B-1) Pour la déesse Orthria.

Nous avons la mention, dans le «  Fragment 1 » d’Alcman (VIIème av. J.C.) (v. 60), de l’offrande d’un « φάρος » (pharos) 33, une robe, par un chœur de jeunes filles à une déesse Orthria, une déesse du matin identique à Aotis, déesse de l’aube nommée aussi dans le fragment34. Le culte d’Orthria n’est pas connu, aucune dédicace la concernant n’a été retrouvée. Claude Calame l’identifie à Hélène35 célébrée au Platanistas, et que Théocrite dans son « Epithalame d’Hélène » évoque encore au IIIème av. J.C. Hélène au Platanistas était une héroïne, une nymphè, la jeune fille nouvellement mariée, symbolisant l’amante et l’épouse. Son nom se rapporte au soleil, il désigne les rayons qui baignent de lumière la terre et les hommes, tout comme l’aurore vient éclairer le monde. Sa nouvelle condition marquait l’éclosion de sa beauté, incarnant la promesse d’une nouvelle vie, d’un commencement comme l’est le jour nouveau qui se lève.

Dans le texte, les parthénoi s’avancent en procession mais elles participent à d’autres cérémonies cultuelles : danses, courses, prières …. . La fête se déroulait dans un contexte lié au mariage. Les jeunes filles tissaient probablement elles-mêmes le voile pour l’offrir à la déesse, de façon à marquer leur changement d’état.
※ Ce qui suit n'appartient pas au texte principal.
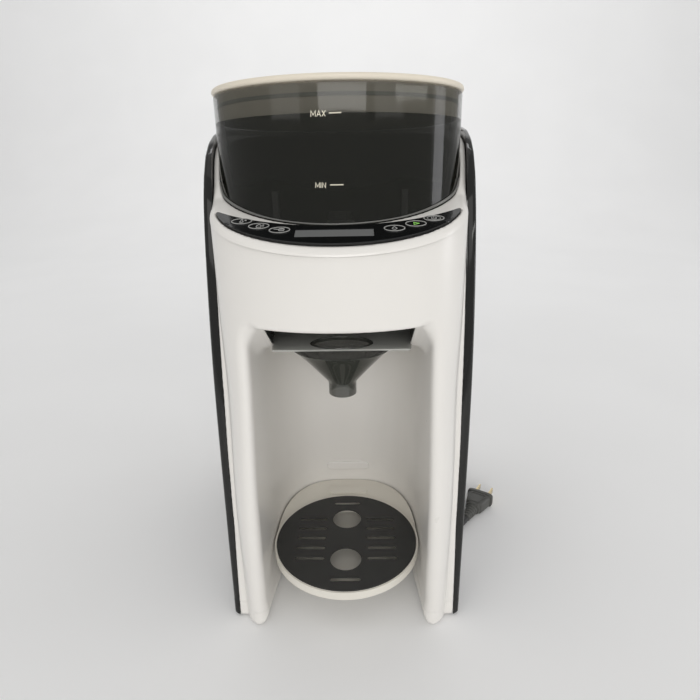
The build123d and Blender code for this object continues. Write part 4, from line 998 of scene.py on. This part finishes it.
# ------------------------------------------------------------------ funnel drawer
def build_funnel():
    def ov(a, b, z, n=160):
        return ellipse(a, b, 0.0, z, n)

    R = []
    # outside of the bowl, slightly hollow towards the spout
    for t in np.linspace(0, 1, 15):
        k = t ** 0.92
        a = 34.4 + (10.6 - 34.4) * k
        b = 27.2 + (10.6 - 27.2) * k
        R.append(ov(a, b, 203.0 + (178.2 - 203.0) * t))
    R += [ov(10.2, 10.2, 177.0), ov(10.05, 10.05, 176.0), ov(10.0, 10.0, 172.0), ov(10.0, 10.0, 168.25), ov(9.8, 9.8, 168.0), ov(8.6, 8.6, 168.0), ov(8.45, 8.45, 168.2), ov(8.4, 8.4, 173.0), ov(8.4, 8.4, 177.6)]
    for t in np.linspace(1, 0, 15):
        k = t ** 0.92
        R.append(ov(33.2 + (9.2 - 33.2) * k, 26.0 + (9.2 - 26.0) * k, 203.2 + (179.0 - 203.2) * t))
    R += [ov(33.3, 26.1, 203.4), ov(34.2, 27.0, 203.4)]
    ob = loft_mesh("funnel_bowl", R, SMOKE_G, loop=True, sharp=32, body="funnel")
    # runners of the bowl, set back under the cover
    V, F = [], []

    def slab(poly, z0, z1):
        b = len(V)
        n = len(poly)
        for z in (z0, z1):
            V.extend((x, y, z) for x, y in poly)
        F.append(tuple(b + i for i in range(n - 1, -1, -1)))
        F.append(tuple(b + n + i for i in range(n)))
        for i in range(n):
            j = (i + 1) % n
            F.append((b + i, b + j, b + n + j, b + n + i))
    for s in (-1, 1):
        p = [(s * 34.8, -3.0), (s * 46.6, -3.0), (s * 47.6, -1.8), (s * 50.9, 14.0), (s * 50.9, 50.5), (s * 50.0, 51.6), (s * 34.8, 51.6)]
        slab(p if s > 0 else p[::-1], 201.0, 203.1)
    slab([(-34.6, 28.5), (34.6, 28.5), (34.6, 51.6), (-34.6, 51.6)], 201.0, 203.1)
    run = mesh_object("funnel_runners", to_frame(V), F, SMOKE_G, smooth=False, body="funnel")
    bv = run.modifiers.new("edge", "BEVEL")
    bv.width = 0.0003
    bv.segments = 2
    bv.limit_method = "ANGLE"
    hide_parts("funnel_body")

    # cover: thin plate with a raised double rim round the oval mouth
    n = 240
    t = np.linspace(0, 2 * math.pi, n, endpoint=False)
    poly = [(-47.0, -12.5), (47.0, -12.5), (48.0, -9.0), (51.1, 14.0), (51.1, 51.5), (-51.1, 51.5), (-51.1, 14.0), (-48.0, -9.0)]

    def outline(off, z):
        out = []
        for a in t:
            dx, dy = math.sin(a), -math.cos(a)
            best = 1e9
            for i in range(len(poly)):
                x0, y0 = poly[i]
                x1, y1 = poly[(i + 1) % len(poly)]
                ex, ey = x1 - x0, y1 - y0
                L = math.hypot(ex, ey)
                nx, ny = ey / L, -ex / L
                den = nx * dx + ny * dy
                if den > 1e-6:
                    k = ((x0 * nx + (y0 - 1.5) * ny) - off) / den
                    best = min(best, k)
            out.append((best * dx, 1.5 + best * dy, z))
        return np.array(out)

    ho = lambda a, b, z: ellipse(a, b, 1.5, z, n)
    R = [ho(22.3, 13.45, 204.2), ho(22.3, 13.45, 205.2), ho(22.5, 13.6, 205.5),
         outline(0.35, 205.5), outline(0.1, 205.4), outline(0.0, 205.15), outline(0.0, 204.5), outline(0.1, 204.25), outline(0.35, 204.15), outline(3.0, 204.1), ho(24.0, 13.55, 204.1)]
    # the cover's pale grey is painted light on what is smoke plastic
    cov = loft_mesh("funnel_lid", R, SMOKE_COVER_PAINTED_LIGHT, loop=True, sharp=30, body="funnel")
    R = [ho(20.5, 12.2, 203.4), ho(20.5, 12.2, 205.7), ho(20.7, 12.35, 206.0), ho(21.0, 12.6, 206.0), ho(21.2, 12.75, 205.7), ho(21.25, 12.8, 205.15), ho(21.7, 13.1, 205.15), ho(21.75, 13.15, 205.45), ho(22.0, 13.3, 205.5),
         ho(22.2, 13.4, 205.35), ho(22.25, 13.42, 204.2), ho(21.5, 12.9, 203.35)]
    mouth = loft_mesh("funnel_mouth", R, SMOKE_G, loop=True, sharp=30, body="funnel")
    V, F = [], []
    slab([(-50.4, 32.6), (50.4, 32.6), (50.4, 35.4), (-50.4, 35.4)], 205.2, 207.4)
    rib = mesh_object("funnel_rib", to_frame(V), F, SMOKE_COVER_PAINTED_LIGHT, smooth=False, body="funnel")
    bv = rib.modifiers.new("edge", "BEVEL")
    bv.width = 0.0003
    bv.segments = 2
    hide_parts("funnel_cover")


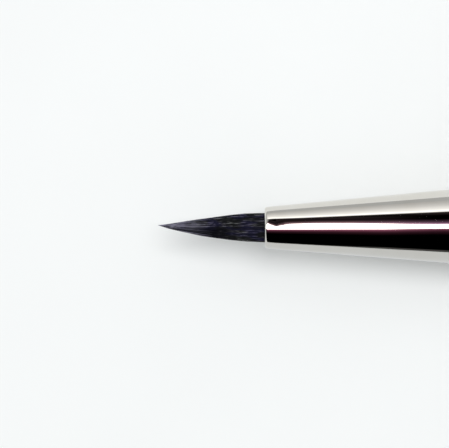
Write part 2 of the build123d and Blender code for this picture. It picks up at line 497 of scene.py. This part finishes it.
# What the plate shows, as a colour and a gain on it.
DARK = ("#000000", 1.0)
DIM = ("#241E20", 1.0)
HORIZON = ("#404040", 1.0)
LAMP = ("#FFFFFF", 2.6)
WALL_FOOT = ("#FFFFFF", 1.2)
# The lamp's two edges, by the angle across: in degrees from straight up, positive towards +Y.
LAMP_NEAR = -8.7
LAMP_FAR = 14.0
# Past an edge the diffuser's rose light dies away: its colour, and the degrees in which it halves.
NEAR_CAST = ("#B46A88", 3.1)
MOUTH_CAST = ("#C09AA6", 2.5)
BARREL_CAST = ("#C490B8", 2.8)
EDGE_BLUR = 1.8
FRINGE_REACH = 15.0
FRINGE_STOPS = 6
# The lit far wall is brightest at its foot and greys evenly upwards.
FAR_WALL = [
    (46, DARK), (49.1, WALL_FOOT), (51.5, WALL_FOOT), (57, ("#F0F0F0", 1.0)),
    (70, ("#CACACA", 1.0)), (83, ("#B0B0B0", 1.0)), (95, ("#A4A4A4", 1.0)),
]
PLATE_REFLECTANCE = 0.7

# How far an edge has moved at an angle ahead, towards the tip. Each is two angles ahead and the
# shift at each of them, all in degrees. The lamp hangs askew,
LAMP_SKEW = (0.2, 5.2, -10.1, 2.5)
LAMP_NEAR_SKEW = (0.2, 2.5, 6.6, 1.2)
# narrows where the ferrule begins to curve in, and widens in a wedge beyond.
LAMP_NARROWS = (6.85, 7.4, 0.0, -9.5)
LAMP_NOTCH = (7.4, 7.6, 0.0, -15.0)
LAMP_WEDGE = (8.2, 15.6, 0.0, 31.0)
WALL_SKEW = (5.5, 7.5, 0.0, 2.0)
# The share of these shifts that an edge takes, by the angle across.
FAR_EDGE_TAKES = (0.0, 8.0, 0.0, 1.0)
NEAR_EDGE_TAKES = (-12.0, 0.0, 1.0, 0.0)
TOWARDS_BARREL = (0.2, 4.0, 1.0, 0.0)

# The angle ahead at which the pale screen beyond the tip begins, by the angle across.
SCREEN_BEGINS_HIGH = (12.0, 24.0, 68.0, 0.0)
SCREEN_BEGINS_FAR = (24.0, 44.0, 16.2, 13.4)
SCREEN_BEGINS_NEAR = (-90.0, -56.0, 10.0, 120.0)
SCREEN_EDGE = (0.0, 2.5, 0.0, 1.0)
SCREEN = "#AEAEAE"

WALL_Y = 22 * MM
WALL_TOP = 2 * MM
CARD_FRONT_X = -80 * MM
CARD_BACK_X = 260 * MM
NEAR_TABLE_Y = -1.2 * MM
NEAR_TABLE_LIFT = 0.05 * MM


def before_plate(hex_code, gain=1.0):
    """The colour that has to shine on the plate for this one to be seen in it."""
    return (*[c * gain / PLATE_REFLECTANCE for c in shade(hex_code)[:3]], 1)


def as_seen(stops):
    """Ramp stops over a full turn, for what is seen in the plate."""
    return [(degrees / 360 + 0.5, before_plate(*seen)) for degrees, seen in stops]


def fringe(edge, way, cast):
    """Stops past an edge of the lamp, where its coloured light halves every few degrees."""
    hex_code, halves = cast
    stops = []
    for step in range(FRINGE_STOPS):
        faded = FRINGE_REACH * step / (FRINGE_STOPS - 1)
        stops.append((edge + way * (EDGE_BLUR + faded), (hex_code, 0.5 ** (faded / halves))))
    return sorted(stops)


def strip_light(tree, across, ahead):
    """The long strip light overhead, hung askew, with the dark near side under it."""
    far_shift = add(tree, SPREAD, [ahead, *LAMP_SKEW])[0]
    for bend in (LAMP_NARROWS, LAMP_NOTCH, LAMP_WEDGE):
        step = add(tree, SPREAD, [ahead, *bend])[0]
        far_shift = add(tree, MATH, [far_shift, step], operation="ADD")[0]
    far_takes = add(tree, SPREAD, [across, *FAR_EDGE_TAKES])[0]
    far_shift = add(tree, MATH, [far_shift, far_takes], operation="MULTIPLY")[0]
    near_shift = add(tree, SPREAD, [ahead, *LAMP_NEAR_SKEW])[0]
    near_takes = add(tree, SPREAD, [across, *NEAR_EDGE_TAKES])[0]
    near_shift = add(tree, MATH, [near_shift, near_takes], operation="MULTIPLY")[0]
    met = add(tree, MATH, [across, far_shift], operation="SUBTRACT")[0]
    met = add(tree, MATH, [met, near_shift], operation="SUBTRACT")[0]
    turn = add(tree, SPREAD, [met, -180, 180, 0, 1])[0]
    near_side = [(-90, HORIZON), (-88, DARK), (-34, DARK), *fringe(LAMP_NEAR, -1, NEAR_CAST)]
    lamp = [*near_side, (LAMP_NEAR, LAMP), (LAMP_FAR, LAMP)]
    mouth_end = [*fringe(LAMP_FAR, 1, MOUTH_CAST), (42, DIM), (48, DARK)]
    barrel_end = [*fringe(LAMP_FAR, 1, BARREL_CAST), (33, DARK), (46, DARK), (53, DIM), (58, DARK)]
    at_mouth = add(tree, RAMP, [turn], stops=as_seen([*lamp, *mouth_end]))
    at_barrel = add(tree, RAMP, [turn], stops=as_seen([*lamp, *barrel_end]))
    return add(tree, MIX, {
        0: add(tree, SPREAD, [ahead, *TOWARDS_BARREL])[0],
        6: at_mouth["Color"],
        7: at_barrel["Color"],
    }, data_type="RGBA")[2]


def far_wall(tree, across, ahead):
    """The glowing wall on the far side."""
    skew = add(tree, SPREAD, [ahead, *WALL_SKEW])[0]
    met = add(tree, MATH, [across, skew], operation="SUBTRACT")[0]
    turn = add(tree, SPREAD, [met, -180, 180, 0, 1])[0]
    return add(tree, RAMP, [turn], stops=as_seen(FAR_WALL))["Color"]


def past_screen_edge(tree, across, ahead):
    """1 where a reflection meets the screen beyond the tip, and 0 where it doesn't."""
    high = add(tree, SPREAD, [across, *SCREEN_BEGINS_HIGH])[0]
    far = add(tree, SPREAD, [across, *SCREEN_BEGINS_FAR])[0]
    near = add(tree, SPREAD, [across, *SCREEN_BEGINS_NEAR])[0]
    far = add(tree, MATH, [high, far], operation="ADD")[0]
    begins = add(tree, MATH, [far, near], operation="MINIMUM")[0]
    past = add(tree, MATH, [ahead, begins], operation="SUBTRACT")[0]
    return add(tree, SPREAD, [past, *SCREEN_EDGE])[0]


def room_in_gloss(tree):
    """The room as the plate mirrors it, by the direction in which a reflection leaves."""
    way = add(tree, "ShaderNodeTexCoord", {})["Generated"]
    parts = add(tree, "ShaderNodeSeparateXYZ", [way])
    across = add(tree, MATH, [parts["Y"], parts["Z"]], operation="ARCTAN2")[0]
    across = add(tree, MATH, [across], operation="DEGREES")[0]
    ahead = add(tree, MATH, [parts["X"]], operation="ARCSINE")[0]
    ahead = add(tree, MATH, [ahead, -math.degrees(1)], operation="MULTIPLY")[0]  # the tip is at -X
    room = add(tree, MIX, {
        0: 1.0,
        6: strip_light(tree, across, ahead),
        7: far_wall(tree, across, ahead),
    }, data_type="RGBA", blend_type="ADD")[2]
    return add(tree, MIX, {
        0: past_screen_edge(tree, across, ahead),
        6: room,
        7: before_plate(SCREEN),
    }, data_type="RGBA")[2]


def glowing_card(name, corners, hex_code):
    """A flat glowing card that only reflections meet: a painted reflection, not a lamp."""
    material, tree = new_material(name)
    glow = add(tree, "ShaderNodeEmission", {"Color": before_plate(hex_code), "Strength": 1.0})
    add(tree, "ShaderNodeOutputMaterial", {"Surface": glow[0]})
    mesh = bpy.data.meshes.new(name)
    mesh.from_pydata(corners, [], [(0, 1, 2, 3)])
    mesh.materials.append(material)
    card = bpy.data.objects.new(name, mesh)
    bpy.context.scene.collection.objects.link(card)
    card.visible_camera = False
    card.visible_diffuse = False
    card.visible_shadow = False
    card.visible_transmission = False


def stand_cards(height, slope):
    """Glowing cards that paint the plate's reflection of the far wall's foot and of the greyer table on
    the near side.
    """
    front = height + slope * CARD_FRONT_X
    back = height + slope * CARD_BACK_X
    glowing_card("far_wall_foot_reflection_card", [
        (CARD_FRONT_X, WALL_Y, front),
        (CARD_BACK_X, WALL_Y, back),
        (CARD_BACK_X, WALL_Y, WALL_TOP),
        (CARD_FRONT_X, WALL_Y, WALL_TOP),
    ], "#A3A5A6")
    # Painted reflection: a glowing grey sheet just above the table, seen only in reflections, in place of
    # the table's own.
    glowing_card("near_table_reflection_card", [
        (CARD_FRONT_X, NEAR_TABLE_Y, front + NEAR_TABLE_LIFT),
        (CARD_BACK_X, NEAR_TABLE_Y, back + NEAR_TABLE_LIFT),
        (CARD_BACK_X, -TABLE_SIZE / 2, back + NEAR_TABLE_LIFT),
        (CARD_FRONT_X, -TABLE_SIZE / 2, front + NEAR_TABLE_LIFT),
    ], "#BEC1C3")


# ------------------------------------------------------------------ lights and camera

AMBIENT_COLOUR = "#FEFFFF"
AMBIENT_STRENGTH = 0.61
BACKDROP = "#F6F7F8"
KEY_STRENGTH = 1.36
KEY_SPREAD = 26  # degrees
KEY_FROM = (0.144, 0.173, 1)
SIDE_WATTS = 0.0075
SIDE_SIZE = 70 * MM
SIDE_PLACE = (0, 30 * MM, 72 * MM)
SIDE_FROM = (0, 0.3, 1)

CAMERA_PLACE = (-19.55 * MM, 0.255 * MM, 79.4 * MM)
CAMERA_ROLL = -0.46  # degrees
CAMERA_LENS = 100
CAMERA_NEAR = 5 * MM


def light_room():
    """The room: evenly pale for what it lights, and with dark and bright parts for the plate."""
    world = bpy.data.worlds.new("studio")
    bpy.context.scene.world = world
    world.use_nodes = True
    world.cycles.sampling_method = "NONE"
    tree = world.node_tree
    tree.nodes.clear()
    ray = add(tree, "ShaderNodeLightPath", {})
    soft = add(tree, "ShaderNodeBackground", [shade(AMBIENT_COLOUR), AMBIENT_STRENGTH])
    seen = add(tree, "ShaderNodeBackground", [shade(BACKDROP), 1.0])
    mirrored = add(tree, "ShaderNodeBackground", [room_in_gloss(tree), 1.0])
    lit = add(tree, "ShaderNodeMixShader", [ray["Is Glossy Ray"], soft[0], mirrored[0]])
    whole = add(tree, "ShaderNodeMixShader", [ray["Is Camera Ray"], lit[0], seen[0]])
    add(tree, "ShaderNodeOutputWorld", {"Surface": whole[0]})


def hang_light(name, data, came_from, place=(0, 0, 0)):
    """Hangs a light that shines from that direction, and that no reflection shows."""
    light = bpy.data.objects.new(name, data)
    light.location = place
    light.rotation_mode = "QUATERNION"
    light.rotation_quaternion = Vector(came_from).to_track_quat("Z", "Y")
    light.visible_glossy = False
    bpy.context.scene.collection.objects.link(light)


def hang_lights():
    """A wide soft key, high up on the far side, and a small lamp that lifts the table there."""
    key = bpy.data.lights.new("key", "SUN")
    key.energy = KEY_STRENGTH
    key.angle = math.radians(KEY_SPREAD)
    hang_light("key", key, KEY_FROM)
    side = bpy.data.lights.new("side", "AREA")
    side.energy = SIDE_WATTS
    side.size = SIDE_SIZE
    hang_light("side", side, SIDE_FROM, SIDE_PLACE)


def place_camera():
    """Straight above the tuft, as far away as a close-up is taken."""
    data = bpy.data.cameras.new("camera")
    data.lens = CAMERA_LENS
    data.clip_start = CAMERA_NEAR
    camera = bpy.data.objects.new("camera", data)
    camera.location = CAMERA_PLACE
    camera.rotation_euler = (0, 0, math.radians(CAMERA_ROLL))
    bpy.context.scene.collection.objects.link(camera)
    bpy.context.scene.camera = camera


hair = dark_dressed_hair()
dress_nodes(hair)
brush_hairs(hair)
rest_height, rest_slope = resting_line()
lay_table(rest_height, rest_slope)
stand_cards(rest_height, rest_slope)
light_room()
hang_lights()
place_camera()
bpy.context.scene.view_settings.view_transform = "Standard"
Cependant, hors cette mention pour l’époque archaïque, cette offrande n’est pas évoquée dans d’autres sources. Théocrite ne mentionne aucune offrande de ce style et la coutume a pu se perdre au profit des danses et des courses, activités cultuelles importantes à Sparte durant toute l’époque archaïque et qui se perpétuèrent durant les époques suivantes. Cette offrande n’avait pas de rapport avec le rituel péplophorique pour le dieu Apollon Amycléen, qui concernait toute la cité alors que celle-ci n’impliquait qu’un groupe restreint d’âge et de sexe.

Notes
33.

L’écriture n’est pas assurée : « φᾶρος/ φάρος/ φάFος» selon les lectures. Le plus probable est soit une torche, soit un voile. Cl. Calame, Les chœurs de jeunes filles en Grèce archaïque II, n. 161 p. 129 sur les différentes interprétations, lui-même p. 128-129 l’identifie comme un voile ; I. Juckers, « Frauenfest im Korinth », AK 6 (1963), p. 56 ; J. B. Carter, « Masks and Poetry in Early Sparta », p. 93-93 qui pense plus exactement à une robe de mariage, faisant le parallèle entre le « Fragment 1 » d’Alcman et l’hymne sumérien du mariage sacré d’Inanna et Dumuzi.

34.

M.P. Nilsson, op. cit., p. 195 ; A. Brelich, Paides e Parthenoi, p. 136 ; Cl. Calame, op. cit., I, p. 296-297 et II, p. 119-120  ; R. Hamilton, « Alkman and the Athenian Arkteia », Hesperia 58 (1989), p. 469-470. Ils notent que la déesse Orthria ne peut être identifiée à Orthia dont le sanctuaire est connu et important à Sparte. Les schémas métriques notamment ne correspondent pas. Contra : J. B. Carter, op. cit., p. 89-98 (p. 93) qui estime que si la déesse Aotis représente une déesse de l’aube, elle peut, sous l’appellation Orthria, être identifiée à Orthia/Ortheia. Elle s’appuie sur le fait qu’un scholiaste d’Alexandrie (A. Leutz, Herodiani technici reliquiae II, p. 942, Leipzig, 1870) parle de « ὀρθίαι φάρος » au lieu de « ὀρθρίαι φᾶρος » (rejetant cependant le fait qu’il considère le pharos comme étant une charrue). Cependant, soit le scholiaste d’Alexandrie a simplement fait l’analogie Orthria/Orthia, plusieurs siècles plus tard, soit il s’agit d’une erreur de transcription. Les premières inscriptions datent de la fin du VIIème av. J.C. et indiquent que la déesse du sanctuaire d’Orthia était nommée principalement Fορθασία/Fορθαία (sans restauration). Des restaurations avec l’appellation Fο[ρθ]εί[α]ont été faites mais ne sont pas jugées pertinentes par A.M. Woodward. (A.M. Woodward, « Laconia: Inscriptions », ABSA 24 (1919/1921), p. 89-117 et spécifiquement p. 116-117). Aucune forme avec ὀρθρία ouὀρθρίαιn’a été retrouvée jusqu’à ce jour.

35.

Cl. Calame, op. cit., II, p. 119-124. Il note que ni Aotis, ni Orthriai ne sont connues en dehors des poèmes d’Alcman ; S. H. Lonsdale, Dance and Ritual Play in Greek Religion, p. 199 : Aotis, déesse locale de type Aphrodite ou Hélène, célébrée comme divinité de la fertilité et du mariage.